The ones I would be excited about would be photos, sketches, whiteboard, handouts, etc if it means that you can search thru it via search/ OCR/ whatever term you want to use.

To say that you want to digitalize things, to never lose a big idea, never be rushed about losing your meeting notes only works so far with scanned notes. If all it does is convert it to png/ pdf/ etc then it only helps to a certain point. Basically becomes a dumping ground since the more info you have the harder it is to find if you are limited to folders only without tags or the ability to add text notes

Searching within the images makes this very useful. Many times I use notes in class etc but once again it is only helpful to a given point if the OCR cannot search the handwritten text

It would also be helpful if there was an ability to convert images already in DB to searchable images vs finding the paper doc again (if you still have it) & scanning it. 

Gregg T.
Helpful | Level 6
i have not tried the OCR features, but if it turns it to work for your situation, you can snap pictures of your image-based document (already in dropbox) by displaying it on a second screen. so open the document on a computer/tablet, zoom to the largest size, and use your phone to snap the picture into your app. you’d have to page thru the document (what a pain for a long document!), and images might lose crispness, but if it saves time overall, it might be worthwhile.

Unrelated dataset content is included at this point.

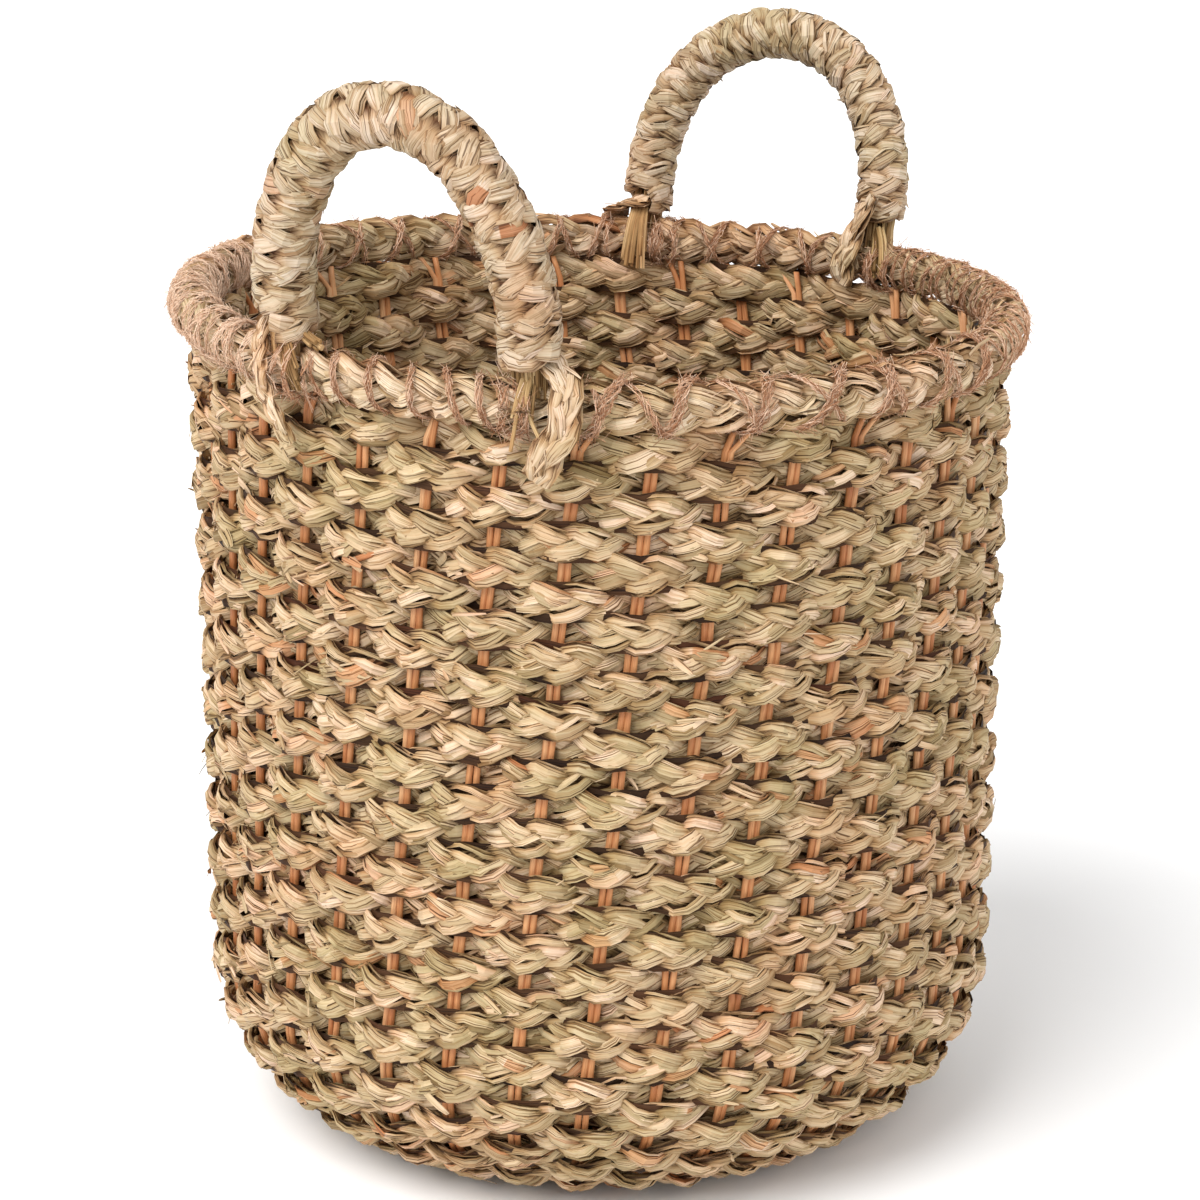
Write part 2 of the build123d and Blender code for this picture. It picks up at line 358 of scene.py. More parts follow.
def grass_material(name, palette, shade, fibre_depth=0.5, roughness=(0.5, 0.8), lines=0.85):
    """Dry grass: a tone for each leaf, patches and streaks of other tones, long fibres, dark
    creases that are partly painted shade, and painted shade where leaves lie deep, whose colour is shade.
    lines is how strong fibres and creases are."""
    n = Nodes(name)
    place = n.add("TexCoord").outputs["Object"]
    tone = n.ramp(n.attribute("tone"), palette)
    patches = n.noise(place, (24, 24, 24), 2.0)
    patch_tint = n.ramp(patches, [(0.36, (232, 236, 214)), (0.52, WHITE), (0.68, (255, 232, 218))])
    tone = n.multiply(0.6, tone, patch_tint)
    streaks = n.noise(n.fibre, (0.05, 0.8, 1.0), 3.0)
    streak_tint = n.ramp(streaks, [(0.30, (212, 200, 172)), (0.5, (255, 253, 248)), (0.72, (255, 238, 224))])
    tone = n.multiply(0.8, tone, streak_tint)
    fibres = n.noise(n.fibre, (0.035, 1.9, 1.0), 4.0, 0.7)
    fine = n.ramp(fibres, [(0.32, (168, 144, 114)), (0.47, (244, 238, 230)), (0.60, WHITE)])
    tone = n.multiply(lines, tone, fine)
    # Dark crease lines: partly the leaves' own dark lines, partly painted shade in the creases, which the
    # bump below also draws.
    folds = n.noise(n.fibre, (0.028, 1.9, 1.0), 2.0, 0.5)
    creases = n.ramp(folds, [(0.365, (90, 60, 34)), (0.41, (210, 190, 164)), (0.45, WHITE)])
    tone = n.multiply(lines, tone, creases)
    # Painted shade: the depth attribute darkens a leaf towards the shade colour where it lies deep in the
    # plait.
    deep = n.ramp(n.attribute("depth"), [(0.0, WHITE), (0.45, (232, 216, 196)), (1.0, shade)])
    n.link(n.multiply(1.0, tone, deep), n.shader.inputs["Base Color"])
    n.rough(fibres, roughness[1], roughness[0])
    n.shader.inputs["Specular IOR Level"].default_value = 0.16
    n.bump(n.multiply(0.7, fibres, creases), fibre_depth, 0.3 * MM)
    return n.material


def cane_material():
    """Peeled rattan core: salmon orange with a fine straight grain."""
    n = Nodes("rattan_cane")
    tone = n.ramp(n.attribute("tone"), CANE_PALETTE)
    grain = n.noise(n.fibre, (0.03, 3.2, 1.0), 4.0, 0.7)
    lines = n.ramp(grain, [(0.32, (184, 132, 92)), (0.5, (244, 232, 222)), (0.66, WHITE)])
    tone = n.multiply(0.75, tone, lines)
    stains = n.noise(n.fibre, (0.05, 0.2, 1.0), 2.0)
    stain_tint = n.ramp(stains, [(0.3, (205, 160, 128)), (0.6, WHITE)])
    n.link(n.multiply(0.6, tone, stain_tint), n.shader.inputs["Base Color"])
    n.rough(grain, 0.72, 0.5)
    n.bump(grain, 0.4, 0.2 * MM)
    return n.material


def twine_material():
    """Jute: reddish tan, matt, mottled."""
    n = Nodes("jute_twine")
    tone = n.ramp(n.attribute("tone"), TWINE_PALETTE)
    strands = n.noise(n.fibre, (0.25, 3.0, 1.0), 4.0, 0.7)
    lines = n.ramp(strands, [(0.32, (196, 168, 148)), (0.6, WHITE)])
    n.link(n.multiply(0.7, tone, lines), n.shader.inputs["Base Color"])
    n.rough(strands, 0.95, 0.8)
    n.shader.inputs["Specular IOR Level"].default_value = 0.2
    n.bump(strands, 0.5, 0.2 * MM)
    return n.material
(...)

finding the right document, especially if you have lots of them in a small number of folders, is a challenging issue for me. i try to pack essential “keywords” into the filename, but usually that’s not enough. you could consider using the dropbox searchable comments/tags to store more keywords. the issue for me is remembering the keywords a year later when it’s time to search. google had a feature to index files — i don’t know if they do support that — by installing the google search engine in your computer so you’re not exposing your private files to the world. dropbox should replace their search engine with google’s engine, i think.

Badjer
Collaborator | Level 9
I have not been able to make comments come up in the search results. It was one of my thoughts as well to create a hack tag system of sorts. Would be greatbidea if it could work

Gregg T.
Helpful | Level 6
I’ve read that searching tags only works in the desktop app, but not thru the website. I wonder if the original author who started this was using windows comments and not dropbox tags. in any case, if the feature is not implemented everywhere, it’s somewhat useless for my usage patterns.

Badjer
Collaborator | Level 9
When I talked to support team they told me that search bar still beta phase & search in comments & spaces not supported yet. Tried playing around but can't get it to work on any device or platform but didn't dive further after team info

I will love these ideas once search improves for sure. I am in same boat that if can't use everywhere would create friction

Andrek70
New member | Level 2

The most phones & PC'S out there not ios why start with that?

Gregg T.
Helpful | Level 6
I’ve developed software for all platforms but MacOSX, and I can tell you that Windows app’s are horrible to write since the platform is so fractured. Not only are there multiple versions of Windows (7, 8, 10), but there are 7 flavors of Win 10, and a developer never knows which .NET version is supported on each flavor. Some users can’t upgrade .NET, or it can require multiple reboots to install it. Sometimes installing a .NET version will cause other app’s to fail, and some .NET installs can not be uninstalled, so you’ve just bricked an app, angering users.

The resources required to develop Windows app’s used to be simple such that a single developer could handle it; now it requires a team to write and test an app that works for 90% of deployments, and that’s never going to cover hardware you don’t have, or drivers you can’t get.